Büşra İrem ÇAM/Ankara, (BHA)- Millet İttifakı’nın Cumhurbaşkanı Adayı Kemal Kılıçdaroğlu’nun dün yayınladığı ‘Alevi’ videosunun üzerine bugün Gelecek Partisi Genel Başkanı Ahmet Davutoğlu ‘Sünni’ videosunu yayınladı.
Millet İttifakı’nın Cumhurbaşkanı Adayı ve CHP Genel Başkanı Kemal Kılıçdaroğlu dün Alevi isimli bir video yayınladı. Bugün de Millet İttifakı’na dahil olan Gelecek Partisi’nin Genel Başkanı Ahmet Davutoğlu ‘Sünni’ isimli bir video yayınladı.
Davutoğlu yayınladığı videoda, “Kemal Bey’in videosunu izlediğimde medeniyetlerin kültürlerin harmanlandığı Anadolu tarihi geldi aklıma. Ben de Torosların zirvesinde bir Sünni Yörük Türkmen obasında doğdum. Horosan’ı Anadolu’ya taşıyan bir oba. Babaannem öyle derdi; Horasan’dır bizim ilimiz, İsfahan’dan geçti yolumuz, kalktık göçtük bu diyarlara. Köyümüzün adı bugün Taşkent ilçe. Ama aslı Pirlerkondu’udu. Pir’di köyün adı. Karşı cephedeki kayanın adı kıble kayası, parkın adı mihrap, parkın sırtını verdiği tepenin adı Erenler tepesiydi, çeşmenin adı da Sultan Alaaddin Keykubat’a atfen Sultan çeşmesi. Yani Selçuklu Devleti’nin ve Anadolu’daki Horasan izlerinin yaşadığı bir ortamda doğdum. Ve Cumhuriyetimizin verdiği imkanlarla ben de nice makamlara geldim.
“Kim böldü bizi?”
Kemal Bey bir Alevi olarak samimi olarak hislerini ifade ederken ben de bir Sünni olarak ifade edeyim. Sünniler ve Aleviler için Pir-i Türkistan, Hoca Ahmet Yesevi’ydi benim adımı aldığım Hoca Ahmet Yesevi. Kim böldü bizi kim ayırdı? Ve nasıl bu nehirleri birleştireceğiz? Evet ben bir Sünniyim ama Alevi vatandaşların haklarını savunmak önce benim görevim. Hacı Bektaşi Veli benim de pirimdir Mevlana gibi. Onun için Alevi vatandaşlarımız Hacı Bektaşi Veli’nin huzuruna dergahına müze olduğu için ücretle giriyoruz bunu kaldırsanız sayın başbakanım dediklerinde, Ankara’ya döner dönmez yaptığım ilk işim o olmuştu. Alevi dedelerimiz bana ‘can Ahmet’ derler. Çünkü bilirler ki ben hiç fark gözetmedim.

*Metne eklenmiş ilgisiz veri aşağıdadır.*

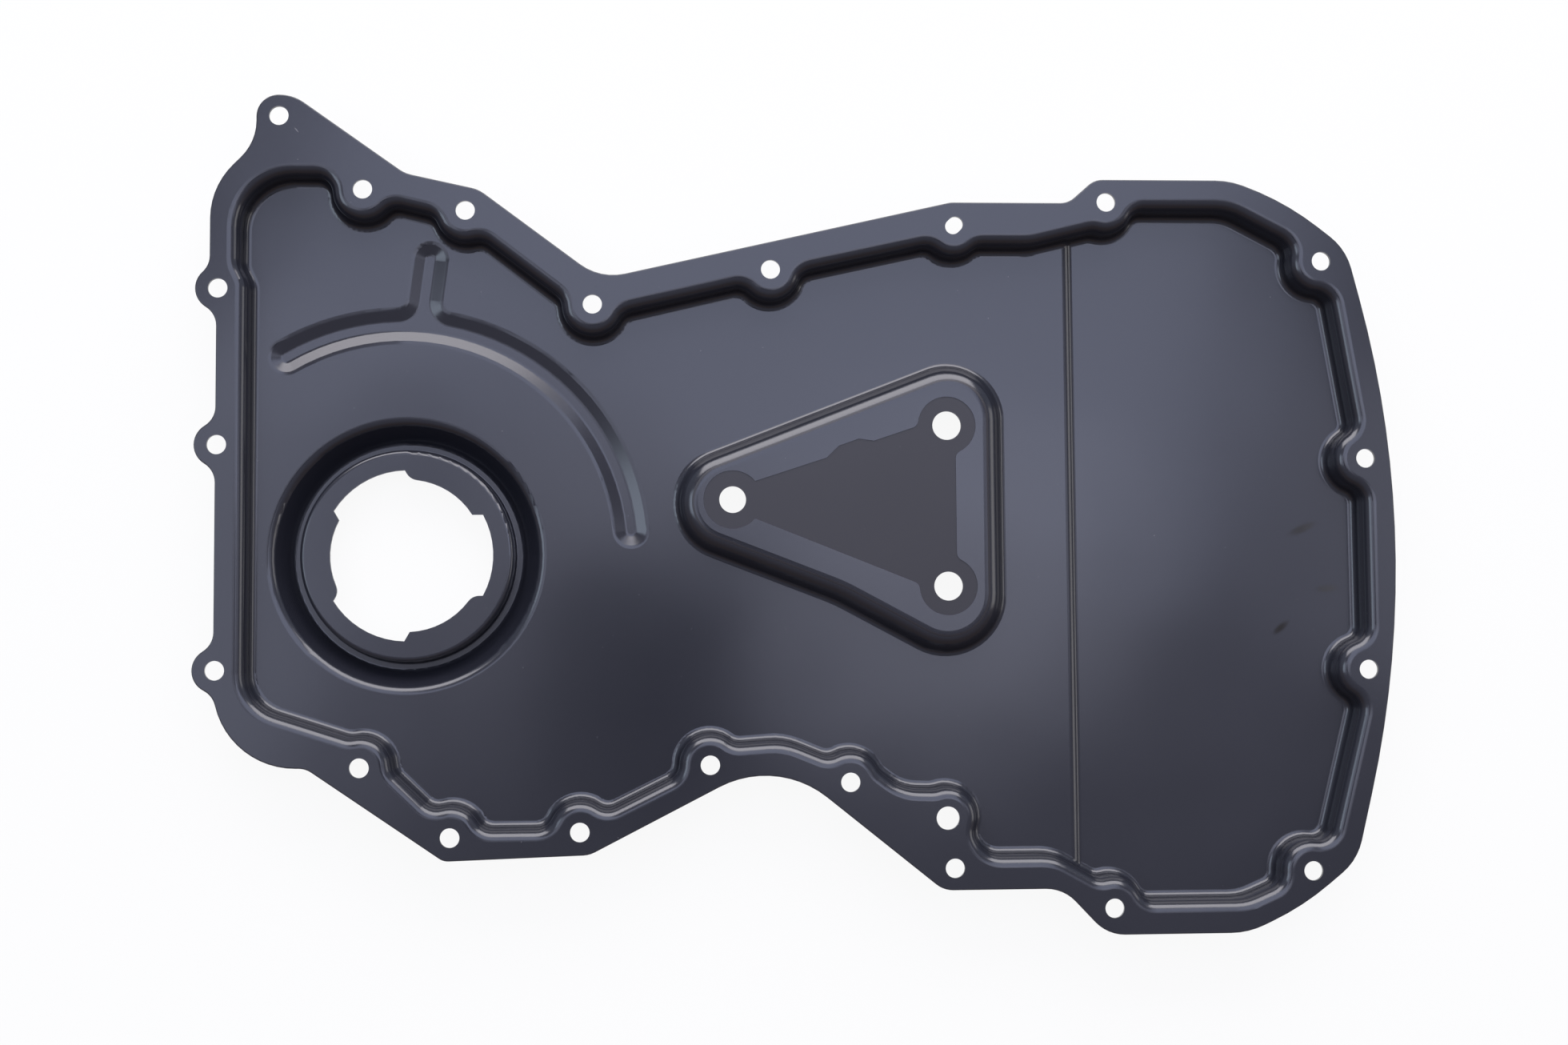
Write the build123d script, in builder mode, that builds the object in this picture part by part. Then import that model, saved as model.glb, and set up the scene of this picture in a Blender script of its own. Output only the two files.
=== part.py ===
from build123d import *
import os
from math import atan2, degrees, radians, tan

os.makedirs("parts", exist_ok=True)

# The sheet. All sizes are millimetres. X runs along the cover, Y across it and Z
# towards the engine, with the origin on the sealing face above the crank axis.
SHEET = 1.4                # thickness of the steel
BEND = 2.4                 # inside radius of the pressed bends
MOUTH_BEND = 2.8           # inside radius where the pan wall turns into the flange
EDGE_ROUND = 0.45          # roll-over along the blanked edge of the flange

# The pan drawn into the sheet
PAN_DEPTH = 11.0           # sealing face to the panel
WALL_DRAFT = 4.0           # lean of the pan wall, degrees
STEP_X = 245.6             # middle of the step across the panel
STEP_DROP = 1.6            # how much deeper the panel is past the step
STEP_LEAN = 50.0           # lean of the step's slope, degrees from upright
STEP_BEND = 2.5            # inside radius of the step's two bends

# Bolt holes of the flange
BOLT_D = 7.0
EAR_R = 8.1                # rim round the three bolts that stand off the left side
EAR_BLEND = 8.0
SCALLOP_R = 10.9           # pan wall stands this far from a bolt's centre
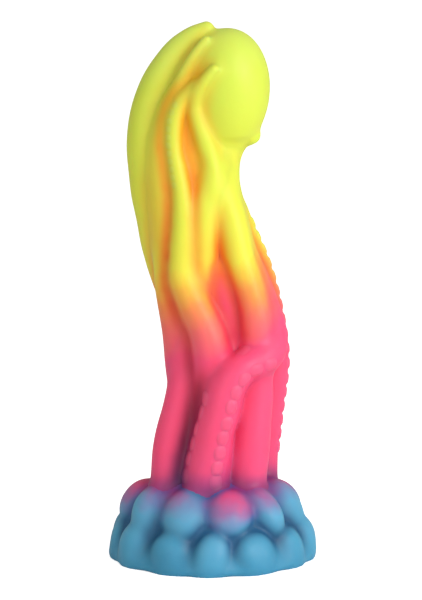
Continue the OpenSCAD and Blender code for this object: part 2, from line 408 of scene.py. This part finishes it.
def measured(places, normals, others):
    """Signed distance to each neighbour, its outward direction there, and how far that agrees."""
    shape = (len(places), len(others))
    distance, facing = np.full(shape, far_off), np.zeros(shape)
    outward = np.zeros(shape + (3,), np.float32)
    for column, other in enumerate(others):
        near = np.all((places > other["low"] - reach) & (places < other["high"] + reach), axis=1)
        hits = [(row, *other["tree"].find_nearest(Vector(places[row]), reach))
                for row in np.flatnonzero(near)]
        hits = [hit for hit in hits if hit[1] is not None]
        if not hits:
            continue
        rows = np.array([hit[0] for hit in hits])
        spots = np.array([hit[1] for hit in hits])
        corners = other["corners"][np.array([hit[3] for hit in hits])]
        away = np.linalg.norm(other["places"][corners] - spots[:, None], axis=2)
        share = 1 / (away ** 2 + corner_softness ** 2)
        turned = (other["normals"][corners] * share[..., None]).sum(axis=1)
        turned /= np.linalg.norm(turned, axis=1)[:, None]
        off = places[rows] - spots
        side = np.where((off * turned).sum(axis=1) < 0, -1, 1)
        distance[rows, column] = side * np.linalg.norm(off, axis=1)
        facing[rows, column] = (turned * normals[rows]).sum(axis=1)
        outward[rows, column] = turned
    return distance, facing, outward


print("vertices look", round(reach / MM), "mm round themselves")

# %% [markdown]
# The fillets aren't the same size everywhere. They are tight between the stones, wide along the
# column, and widest at the neck. One curve over the height gives the size, so that two pieces
# always agree on it where they meet. A wide fillet fattens everything near it, so a second curve
# trims the neck back by as much. The neck's own values hold only on the face side.

# %% Set the fillets' sizes
fillet_heights = np.array([0, 24, 40, 138, 165, 182, 212]) * MM
fillet_sizes = np.array([1.1, 1.1, 1.8, 1.9, 1.5, 1.5, 1.4]) * MM
neck_fillet, neck_trim = 4.2 * MM, 2.4 * MM


def smooth_step(low, high, value):
    share = np.clip((value - low) / (high - low), 0, 1)
    return share * share * (3 - 2 * share)


def fillet_at(places):
    """The fillet's size and the trim at each place."""
    height = places[:, 2]
    up = smooth_step(138 * MM, 150 * MM, height) * smooth_step(169 * MM, 160 * MM, height)
    neck = up * smooth_step(-7 * MM, 0, places[:, 0])
    plain = np.interp(height, fillet_heights, fillet_sizes)
    return plain + neck * (neck_fillet - plain), neck * neck_trim


neck_middle = np.array([[0, 0, 155 * MM]])
print("fillet in mid-neck", round(float(fillet_at(neck_middle)[0][0]) / MM, 1), "mm")

# %% [markdown]
# The deeper a spot lies between two members, the more painted shade it takes from the groove
# colours. Some places get more or less of it than their depth gives. The groove between the back
# arm and the hood arm gets little, the hollows beside the side arm get an orange painted shade, the
# hood arm's middle is painted a little deeper, the core is painted dark low down, and so is the gap
# to the left of the crossing arm. The lower grooves on the right, where the light falls, get less.

# %% Say where the painted shade is stronger or weaker
def shade_adjusted(name, names, distance, places, hollow):
    """Changes how much painted shade some places get, beyond what their depth gives."""
    across, up = places[:, 0], places[:, 2]

    def beside(other, width):
        return smooth_step(width, 0, distance[:, names.index(other)])

    # The groove between the back arm and the hood arm gets less painted shade.
    if name in ("soft_back_arm", "soft_hood_arm", "soft_core"):
        other = "soft_hood_arm" if name == "soft_back_arm" else "soft_back_arm"
        hollow = hollow * (1 - 0.75 * beside(other, 8 * MM) * smooth_step(148 * MM, 162 * MM, up))
    # Beside the side arm, the hood arm and the core get a full orange painted shade.
    if name in ("soft_hood_arm", "soft_core"):
        hollow = np.maximum(hollow, beside("soft_side_arm", 7.5 * MM))
    # The middle of the hood arm gets a little painted shade, because it lies recessed.
    if name == "soft_hood_arm":
        recessed_shade = smooth_step(112 * MM, 128 * MM, up) * smooth_step(192 * MM, 178 * MM, up)
        hollow = np.maximum(hollow, 0.24 * recessed_shade)
    # The core is painted dark low down, where it lies deep between the arms.
    if name == "soft_core":
        hollow = np.maximum(hollow, 0.75 * smooth_step(95 * MM, 55 * MM, up))
    # The arms left of the crossing arm get painted shade in the gap beside it.
    if name in ("soft_cheek_arm", "soft_side_arm", "soft_inner_arm"):
        gap = beside("soft_crossing_arm", 9 * MM) * smooth_step(0, -7 * MM, across)
        hollow = np.maximum(hollow, np.minimum(1.5 * gap * smooth_step(88 * MM, 74 * MM, up), 0.7))
    # Where the light from the right falls on the lower grooves, they get less painted shade.
    lit = smooth_step(0, 8 * MM, across) * smooth_step(95 * MM, 80 * MM, up)
    return hollow * (1 - 0.6 * lit * smooth_step(30 * MM, 38 * MM, up))


print("hollows can be changed")

# %% [markdown]
# Now the vertices move. `out` is how far each one has gone along its normal. In every round the
# neighbours are measured from where the vertices stand, and a few Newton steps look for the place
# where the smooth union's distance is nought. `shown` runs from 1, in the open, to 0, well inside
# a neighbour, where the vertex sinks out of sight. A neighbour that faces much the same way closes
# nothing off, so it adds nothing to the hollow's painted shade.

# %% Move the vertices to the fused surface
hollow_width, facing_limit, hidden_depth = 6.5 * MM, 0.5, 0.4 * MM
measuring_rounds, newton_steps, least_slope = 3, 6, 0.35


def melt(piece):
    """Moves the piece's vertices onto the smooth union of all the members, and shades them so."""
    names = [name for name in members if name != piece.name]
    others = [members[name] for name in names]
    places, normals = read_mesh(piece)
    soft, trim = fillet_at(places)
    rise = soft * math.log(2)
    distance, facing, outward = measured(places, normals, others)
    nearest = distance.min(axis=1)
    # How closed in a vertex is, by neighbours that face it, sets the painted shade its colour gets.
    closed = np.exp(-np.clip(distance, 0, 1) / hollow_width) * np.clip(facing_limit - facing, 0, 1)
    hollow = 1 - np.prod(1 - np.clip(closed / (1 + facing_limit), 0, 1), axis=1)
    hollow = shade_adjusted(piece.name, names, distance, places, hollow)
    rows = np.flatnonzero((nearest < reach) & (nearest > -1.5 * rise))
    out = -trim
    for step in range(measuring_rounds):
        if step:
            at = places[rows] + normals[rows] * out[rows, None]
            distance[rows], facing[rows], outward[rows] = measured(at, normals[rows], others)
        here, size, inset = distance[rows], soft[rows], trim[rows]
        start = out[rows] if step else np.zeros(len(rows))
        edge = np.exp(-reach / size)[:, None]
        move = start.copy()
        for _ in range(newton_steps):
            gap = here + (move - start)[:, None] * facing[rows]
            near = np.maximum(np.exp(-np.clip(gap / size[:, None], -30, 300)) - edge, 0)
            own = np.exp(-move / size)
            total = own + near.sum(axis=1)
            slope = np.maximum((own + (near * facing[rows]).sum(axis=1)) / total, least_slope)
            move = np.clip(move + (size * np.log(total) - inset) / slope, -inset, 1.5 * rise[rows])
        out[rows] = move
    shown = smooth_step(-1.3 * rise, 0.05 * rise, nearest)
    places += normals * (shown * out - (1 - shown) * (trim + hidden_depth))[:, None]
    places[:, 2] = np.maximum(places[:, 2], 0)
    write_mesh(piece, places)
    # Near a join, the shading follows the fused surface and not this piece's own mesh.
    joined = own[:, None] * normals[rows] + (near[..., None] * outward[rows]).sum(axis=1)
    joined /= np.maximum(np.linalg.norm(joined, axis=1), 1e-6)[:, None]
    _, skin = read_mesh(piece)
    at_join = smooth_step(2.5 * size, 0.9 * size, gap.min(axis=1))[:, None]
    skin[rows] += (joined - skin[rows]) * at_join
    skin /= np.maximum(np.linalg.norm(skin, axis=1), 1e-6)[:, None]
    piece.data.normals_split_custom_set_from_vertices(skin.tolist())
    return hollow, shown


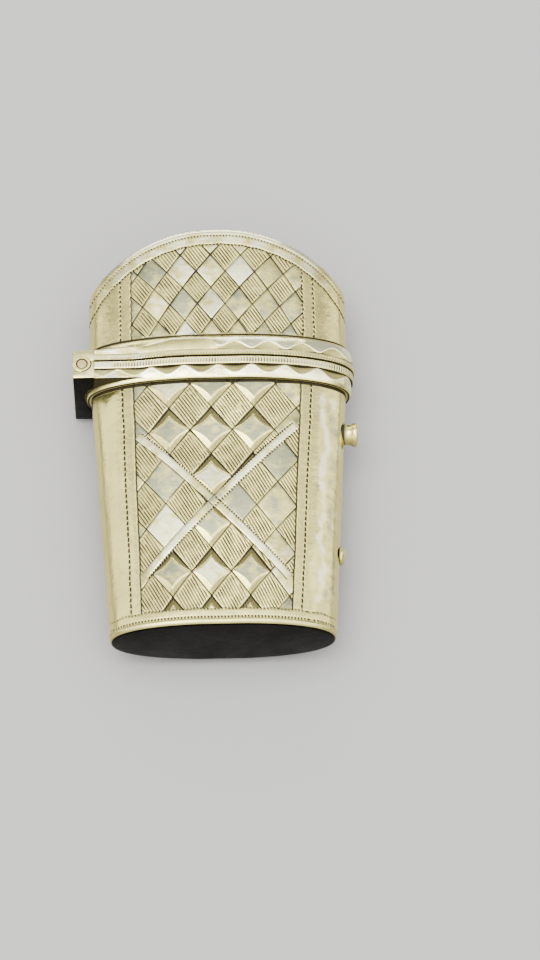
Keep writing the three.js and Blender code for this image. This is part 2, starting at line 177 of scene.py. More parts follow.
def lattice_noise(x, y, cell, seed):
    """Smooth noise from -1 to 1 over two flat coordinates."""
    gx, gy = x / cell, y / cell
    ix, iy = np.floor(gx), np.floor(gy)
    fx, fy = gx - ix, gy - iy
    fx, fy = fx * fx * (3 - 2 * fx), fy * fy * (3 - 2 * fy)

    def corner(cx, cy):
        return scattered(cx * 127.1 + cy * 311.7 + seed * 74.7)

    low = corner(ix, iy) * (1 - fx) + corner(ix + 1, iy) * fx
    high = corner(ix, iy + 1) * (1 - fx) + corner(ix + 1, iy + 1) * fx
    return low * (1 - fy) + high * fy


def line_noise(place, cell, seed):
    return lattice_noise(place, 0 * place, cell, seed)


# Meshes
def placed(name, data):
    obj = bpy.data.objects.new(name, data)
    bpy.context.scene.collection.objects.link(obj)
    return obj


def mesh_piece(name, points, faces, values=None, sharp=None):
    """A smooth-shaded mesh in metres from points in millimetres, with named values at its points."""
    mesh = bpy.data.meshes.new(name)
    mesh.from_pydata([tuple(p) for p in np.asarray(points) * MM], [], [tuple(f) for f in faces])
    mesh.shade_smooth()
    for key, numbers in (values or {}).items():
        layer = mesh.attributes.new(key, "FLOAT", "POINT")
        layer.data.foreach_set("value", np.asarray(numbers, dtype=np.float32).ravel())
    if sharp is not None:
        mesh.set_sharp_from_angle(angle=math.radians(sharp))
    return placed(name, mesh)


def quads(rows, columns):
    """Quads of a grid of points whose rows are closed rings."""
    faces = []
    for j in range(rows - 1):
        a, b = j * columns, (j + 1) * columns
        for i in range(columns):
            k = (i + 1) % columns
            faces.append((a + i, a + k, b + k, b + i))
    return faces


def prism(name, outline, low, high):
    """A closed prism over an outline of (x, y) points."""
    n = len(outline)
    points = [(x, y, low) for x, y in outline] + [(x, y, high) for x, y in outline]
    faces = [tuple(range(n))[::-1], tuple(range(n, 2 * n))]
    faces += [(i, (i + 1) % n, n + (i + 1) % n, n + i) for i in range(n)]
    return mesh_piece(name, points, faces)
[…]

“Kürtçe’yi de Türkçe gibi hep aziz gördüm”
Ben bir Sünni olarak Kemal Bey’i çok iyi anlıyorum. Çünkü ben de bir Sünni olarak dışlandığımı fark ettim. 28 Şubat’ta eşim, kızlarım başörtüsü dolayısıyla Sünni olarak dışlandılar. Ben de akademisyen olarak ideolojik gerekçeler dolayısıyla Türkiye’nin özgür bilinen üniversitelerine akademisyen olarak kabul edilmedim. Mesele Sünnilik Alevilik meselesi değil. Yüzyıl içinde hepimiz acı çektik bu acılara son vermenin vakti geldi. Kürtçe’yi Türkçe gibi aziz gördüğümü söyledim hep. Bir kez daha söylüyorum bana ‘Serok Ahmet’ diyen Kürtlere ‘ser sera ser çeva’ diye seslendim hep yine öyle sesleniyorum. Birbirimize öteki diye baktığımızda asla huzur bulamayacağız. İki ay önce acı yaşadık. Türkler Kürtler aynı enkazda kaldık. Elimizi uzattığımızda ‘Senin kimliğin ne?’ diye sormadık. Sünniler ve Aleviler Türkiye’nin geleceğini inşa ederken siz kimsiniz diye demeyeceğiz? Biz biriz, biz ortak biz tarihe sahibiz diyeceğiz. Birileri aramıza fitne sokmaya çalıştığında dur orada diyeceğiz. Yeni Türkiye öyle kurulacak. Gelin tanış olalım, gelin selamlaşalım. Dinimizi kültürümüzü barış içinde yaşayarak örnek olalım. Kemal Bey’e selam ediyorum mesajınız alınmıştır. Ve eminim ki bizim mesajımızda bütün toplum tarafından alınacaktır.”